◆ **TASK**:
Reproduce exactly the lines below from the one containing "6.4, 80, 120));" through the one containing "imported = [obj", including both, and nothing else.

** start **

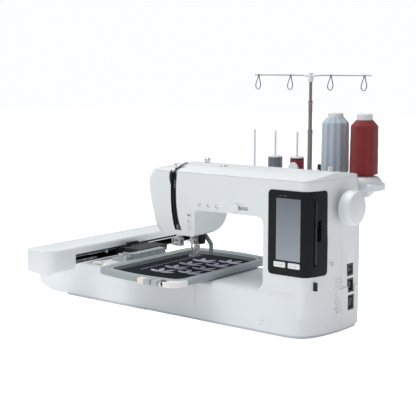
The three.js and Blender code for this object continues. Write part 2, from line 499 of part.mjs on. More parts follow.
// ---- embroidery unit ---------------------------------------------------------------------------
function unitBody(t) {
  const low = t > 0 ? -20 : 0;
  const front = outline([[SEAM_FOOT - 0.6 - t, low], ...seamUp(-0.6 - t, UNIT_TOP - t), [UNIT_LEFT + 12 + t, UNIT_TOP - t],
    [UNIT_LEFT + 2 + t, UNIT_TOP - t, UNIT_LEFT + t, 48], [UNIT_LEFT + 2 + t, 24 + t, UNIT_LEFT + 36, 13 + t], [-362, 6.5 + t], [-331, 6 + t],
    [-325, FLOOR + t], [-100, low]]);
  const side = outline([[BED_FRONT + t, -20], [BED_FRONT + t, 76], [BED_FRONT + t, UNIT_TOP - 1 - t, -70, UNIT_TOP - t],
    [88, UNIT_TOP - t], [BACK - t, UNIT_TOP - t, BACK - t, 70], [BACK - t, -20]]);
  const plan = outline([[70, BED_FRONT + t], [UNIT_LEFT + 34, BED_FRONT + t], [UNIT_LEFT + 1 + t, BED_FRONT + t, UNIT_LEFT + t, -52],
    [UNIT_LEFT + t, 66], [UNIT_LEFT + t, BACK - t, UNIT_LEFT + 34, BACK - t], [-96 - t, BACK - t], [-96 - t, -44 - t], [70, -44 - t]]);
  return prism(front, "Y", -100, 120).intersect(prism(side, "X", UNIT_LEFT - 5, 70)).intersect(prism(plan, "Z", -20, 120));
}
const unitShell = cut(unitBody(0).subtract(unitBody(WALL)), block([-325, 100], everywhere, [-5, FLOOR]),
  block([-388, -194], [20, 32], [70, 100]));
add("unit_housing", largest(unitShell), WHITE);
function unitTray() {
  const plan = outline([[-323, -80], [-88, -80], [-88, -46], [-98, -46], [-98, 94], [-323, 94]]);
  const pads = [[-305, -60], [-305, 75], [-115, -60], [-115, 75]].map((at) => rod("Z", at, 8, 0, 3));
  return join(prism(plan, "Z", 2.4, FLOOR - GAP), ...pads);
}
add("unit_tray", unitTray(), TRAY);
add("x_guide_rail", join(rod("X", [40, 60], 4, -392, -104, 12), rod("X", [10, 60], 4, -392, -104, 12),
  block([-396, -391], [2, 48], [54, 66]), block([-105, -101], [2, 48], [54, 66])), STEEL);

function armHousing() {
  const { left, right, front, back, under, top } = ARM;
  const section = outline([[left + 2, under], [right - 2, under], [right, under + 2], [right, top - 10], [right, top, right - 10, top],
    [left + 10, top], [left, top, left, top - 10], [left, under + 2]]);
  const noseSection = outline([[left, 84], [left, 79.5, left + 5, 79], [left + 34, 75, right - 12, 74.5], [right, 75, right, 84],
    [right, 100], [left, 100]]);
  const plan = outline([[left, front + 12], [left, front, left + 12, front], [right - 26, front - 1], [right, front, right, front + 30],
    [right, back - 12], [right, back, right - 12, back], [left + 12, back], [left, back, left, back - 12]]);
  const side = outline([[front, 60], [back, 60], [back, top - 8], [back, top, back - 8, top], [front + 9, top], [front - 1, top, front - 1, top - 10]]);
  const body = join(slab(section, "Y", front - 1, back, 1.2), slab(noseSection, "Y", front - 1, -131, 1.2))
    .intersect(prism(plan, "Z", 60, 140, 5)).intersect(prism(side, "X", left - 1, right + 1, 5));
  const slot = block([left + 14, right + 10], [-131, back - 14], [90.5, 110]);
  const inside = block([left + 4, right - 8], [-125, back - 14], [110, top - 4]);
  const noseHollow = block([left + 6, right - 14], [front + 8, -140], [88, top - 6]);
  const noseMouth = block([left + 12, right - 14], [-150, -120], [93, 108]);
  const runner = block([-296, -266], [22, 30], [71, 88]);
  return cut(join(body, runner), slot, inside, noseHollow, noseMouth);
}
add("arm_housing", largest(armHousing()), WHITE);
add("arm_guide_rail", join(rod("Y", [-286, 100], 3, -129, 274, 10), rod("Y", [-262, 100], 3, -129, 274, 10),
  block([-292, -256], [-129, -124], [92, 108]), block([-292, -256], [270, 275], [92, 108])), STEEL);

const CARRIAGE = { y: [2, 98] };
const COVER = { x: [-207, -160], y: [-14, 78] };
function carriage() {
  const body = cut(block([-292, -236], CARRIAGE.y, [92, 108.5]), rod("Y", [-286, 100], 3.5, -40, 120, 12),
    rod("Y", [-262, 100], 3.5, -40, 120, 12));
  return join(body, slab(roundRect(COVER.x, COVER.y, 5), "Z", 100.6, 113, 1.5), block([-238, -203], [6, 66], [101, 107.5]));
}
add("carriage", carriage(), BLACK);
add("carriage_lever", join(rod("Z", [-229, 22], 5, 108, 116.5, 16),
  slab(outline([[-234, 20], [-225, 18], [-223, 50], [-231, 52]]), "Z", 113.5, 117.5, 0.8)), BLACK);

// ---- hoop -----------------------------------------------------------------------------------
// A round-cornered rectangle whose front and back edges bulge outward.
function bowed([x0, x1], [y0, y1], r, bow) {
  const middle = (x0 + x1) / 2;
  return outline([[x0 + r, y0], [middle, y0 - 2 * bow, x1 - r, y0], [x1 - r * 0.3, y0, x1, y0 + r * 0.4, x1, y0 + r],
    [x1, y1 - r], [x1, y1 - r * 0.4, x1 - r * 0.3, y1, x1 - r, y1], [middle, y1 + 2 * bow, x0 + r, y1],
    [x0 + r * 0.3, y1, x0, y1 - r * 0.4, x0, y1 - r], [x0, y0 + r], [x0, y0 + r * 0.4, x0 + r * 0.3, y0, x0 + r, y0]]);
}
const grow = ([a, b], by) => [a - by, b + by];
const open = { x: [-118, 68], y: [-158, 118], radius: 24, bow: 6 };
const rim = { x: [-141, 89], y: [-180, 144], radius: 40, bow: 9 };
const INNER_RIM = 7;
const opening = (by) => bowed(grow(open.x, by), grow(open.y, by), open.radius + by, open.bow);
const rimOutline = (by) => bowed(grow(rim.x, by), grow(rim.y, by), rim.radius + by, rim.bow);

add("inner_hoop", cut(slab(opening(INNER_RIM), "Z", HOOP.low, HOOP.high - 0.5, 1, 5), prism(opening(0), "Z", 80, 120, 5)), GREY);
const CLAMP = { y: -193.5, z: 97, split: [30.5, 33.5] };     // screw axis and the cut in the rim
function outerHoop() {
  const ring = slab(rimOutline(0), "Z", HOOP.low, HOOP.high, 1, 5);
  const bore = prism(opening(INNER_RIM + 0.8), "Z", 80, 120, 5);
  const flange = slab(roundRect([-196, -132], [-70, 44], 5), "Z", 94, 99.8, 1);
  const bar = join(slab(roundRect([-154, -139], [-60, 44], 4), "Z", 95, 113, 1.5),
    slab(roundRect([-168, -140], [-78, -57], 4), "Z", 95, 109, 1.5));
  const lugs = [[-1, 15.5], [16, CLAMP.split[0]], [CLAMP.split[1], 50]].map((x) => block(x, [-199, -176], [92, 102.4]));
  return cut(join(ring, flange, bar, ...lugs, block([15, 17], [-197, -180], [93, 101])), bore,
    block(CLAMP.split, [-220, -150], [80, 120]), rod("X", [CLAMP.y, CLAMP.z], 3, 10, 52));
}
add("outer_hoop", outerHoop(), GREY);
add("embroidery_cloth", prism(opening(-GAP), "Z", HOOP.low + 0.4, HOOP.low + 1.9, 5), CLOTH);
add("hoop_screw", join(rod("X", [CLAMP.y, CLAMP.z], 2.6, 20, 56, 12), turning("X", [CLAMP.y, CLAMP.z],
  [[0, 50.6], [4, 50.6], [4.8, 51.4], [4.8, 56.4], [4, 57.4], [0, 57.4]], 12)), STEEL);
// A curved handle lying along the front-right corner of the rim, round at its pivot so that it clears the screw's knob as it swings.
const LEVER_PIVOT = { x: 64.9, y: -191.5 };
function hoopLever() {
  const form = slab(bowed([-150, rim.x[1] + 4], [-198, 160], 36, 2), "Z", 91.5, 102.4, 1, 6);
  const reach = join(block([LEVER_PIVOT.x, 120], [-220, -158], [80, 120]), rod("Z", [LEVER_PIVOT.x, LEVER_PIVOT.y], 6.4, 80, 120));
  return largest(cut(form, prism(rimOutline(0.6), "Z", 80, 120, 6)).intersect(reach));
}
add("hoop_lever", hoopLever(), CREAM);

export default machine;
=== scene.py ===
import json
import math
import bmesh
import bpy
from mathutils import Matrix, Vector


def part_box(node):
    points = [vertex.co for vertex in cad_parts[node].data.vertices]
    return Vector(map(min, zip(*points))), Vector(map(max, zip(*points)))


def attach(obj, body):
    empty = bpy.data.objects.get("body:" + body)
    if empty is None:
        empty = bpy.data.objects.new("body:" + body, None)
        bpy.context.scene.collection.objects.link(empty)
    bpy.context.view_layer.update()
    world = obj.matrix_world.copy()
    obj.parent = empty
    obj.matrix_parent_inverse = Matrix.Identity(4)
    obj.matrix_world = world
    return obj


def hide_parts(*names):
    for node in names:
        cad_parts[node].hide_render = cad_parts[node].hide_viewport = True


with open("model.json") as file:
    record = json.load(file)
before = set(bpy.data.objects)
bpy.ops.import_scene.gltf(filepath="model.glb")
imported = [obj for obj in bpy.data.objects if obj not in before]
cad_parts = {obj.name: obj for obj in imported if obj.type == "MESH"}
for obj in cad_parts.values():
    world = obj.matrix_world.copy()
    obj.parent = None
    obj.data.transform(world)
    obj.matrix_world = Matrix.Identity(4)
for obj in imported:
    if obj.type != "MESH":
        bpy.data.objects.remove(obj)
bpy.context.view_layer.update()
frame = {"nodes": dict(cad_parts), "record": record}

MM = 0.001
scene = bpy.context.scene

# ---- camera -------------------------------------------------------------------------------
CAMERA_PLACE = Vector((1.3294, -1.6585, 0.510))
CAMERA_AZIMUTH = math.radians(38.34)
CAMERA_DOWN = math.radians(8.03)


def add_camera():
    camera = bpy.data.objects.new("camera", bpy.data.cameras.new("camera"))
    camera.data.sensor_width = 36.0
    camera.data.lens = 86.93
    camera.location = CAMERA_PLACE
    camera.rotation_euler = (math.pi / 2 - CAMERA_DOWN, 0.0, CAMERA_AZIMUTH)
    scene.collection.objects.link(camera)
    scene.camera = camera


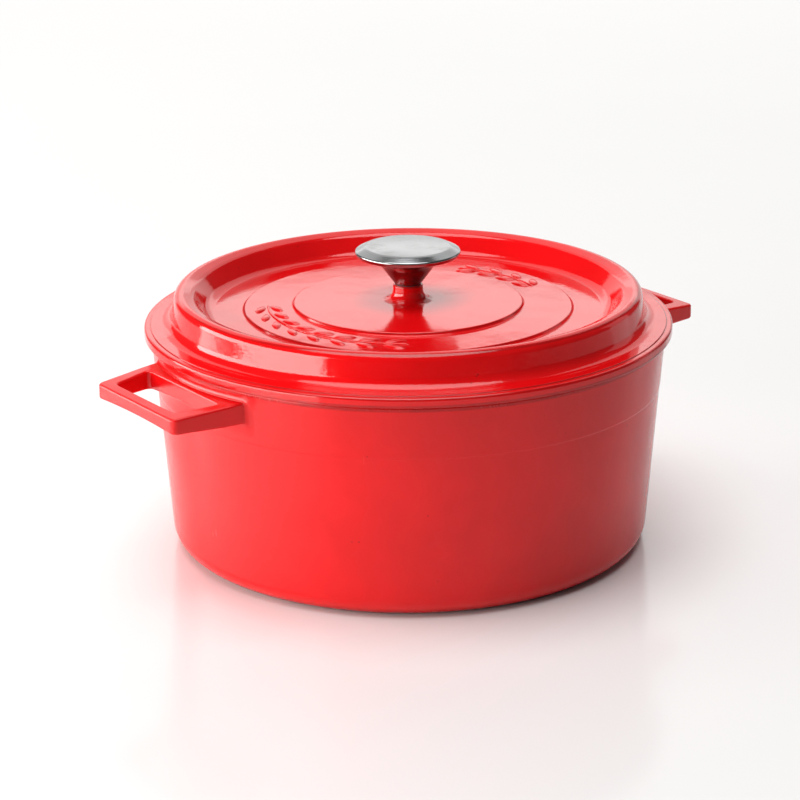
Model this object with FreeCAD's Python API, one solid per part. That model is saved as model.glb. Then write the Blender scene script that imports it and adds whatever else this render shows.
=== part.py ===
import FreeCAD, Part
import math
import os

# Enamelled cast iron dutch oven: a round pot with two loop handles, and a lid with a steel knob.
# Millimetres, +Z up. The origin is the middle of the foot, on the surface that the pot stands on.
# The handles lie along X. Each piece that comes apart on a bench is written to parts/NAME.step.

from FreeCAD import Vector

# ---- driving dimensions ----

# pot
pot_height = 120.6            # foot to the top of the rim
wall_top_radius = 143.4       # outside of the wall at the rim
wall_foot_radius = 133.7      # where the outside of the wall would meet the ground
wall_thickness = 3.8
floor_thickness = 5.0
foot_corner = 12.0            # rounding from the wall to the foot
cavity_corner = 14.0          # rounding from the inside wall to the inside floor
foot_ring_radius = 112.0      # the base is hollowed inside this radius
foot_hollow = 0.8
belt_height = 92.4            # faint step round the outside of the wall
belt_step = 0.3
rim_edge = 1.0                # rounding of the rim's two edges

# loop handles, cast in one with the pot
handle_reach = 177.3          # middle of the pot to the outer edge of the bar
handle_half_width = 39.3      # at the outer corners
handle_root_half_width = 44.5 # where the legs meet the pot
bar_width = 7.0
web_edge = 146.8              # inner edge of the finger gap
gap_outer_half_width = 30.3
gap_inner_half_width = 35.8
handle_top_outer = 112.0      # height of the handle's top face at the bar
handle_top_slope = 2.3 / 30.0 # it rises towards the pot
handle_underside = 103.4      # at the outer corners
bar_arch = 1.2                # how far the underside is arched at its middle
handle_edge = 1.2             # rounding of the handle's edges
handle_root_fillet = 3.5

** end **

◆ **THE OUTPUT**:
  const reach = join(block([LEVER_PIVOT.x, 120], [-220, -158], [80, 120]), rod("Z", [LEVER_PIVOT.x, LEVER_PIVOT.y], 6.4, 80, 120));
  return largest(cut(form, prism(rimOutline(0.6), "Z", 80, 120, 6)).intersect(reach));
}
add("hoop_lever", hoopLever(), CREAM);

export default machine;
=== scene.py ===
import json
import math
import bmesh
import bpy
from mathutils import Matrix, Vector


def part_box(node):
    points = [vertex.co for vertex in cad_parts[node].data.vertices]
    return Vector(map(min, zip(*points))), Vector(map(max, zip(*points)))


def attach(obj, body):
    empty = bpy.data.objects.get("body:" + body)
    if empty is None:
        empty = bpy.data.objects.new("body:" + body, None)
        bpy.context.scene.collection.objects.link(empty)
    bpy.context.view_layer.update()
    world = obj.matrix_world.copy()
    obj.parent = empty
    obj.matrix_parent_inverse = Matrix.Identity(4)
    obj.matrix_world = world
    return obj


def hide_parts(*names):
    for node in names:
        cad_parts[node].hide_render = cad_parts[node].hide_viewport = True


with open("model.json") as file:
    record = json.load(file)
before = set(bpy.data.objects)
bpy.ops.import_scene.gltf(filepath="model.glb")
imported = [obj for obj in bpy.data.objects if obj not in before]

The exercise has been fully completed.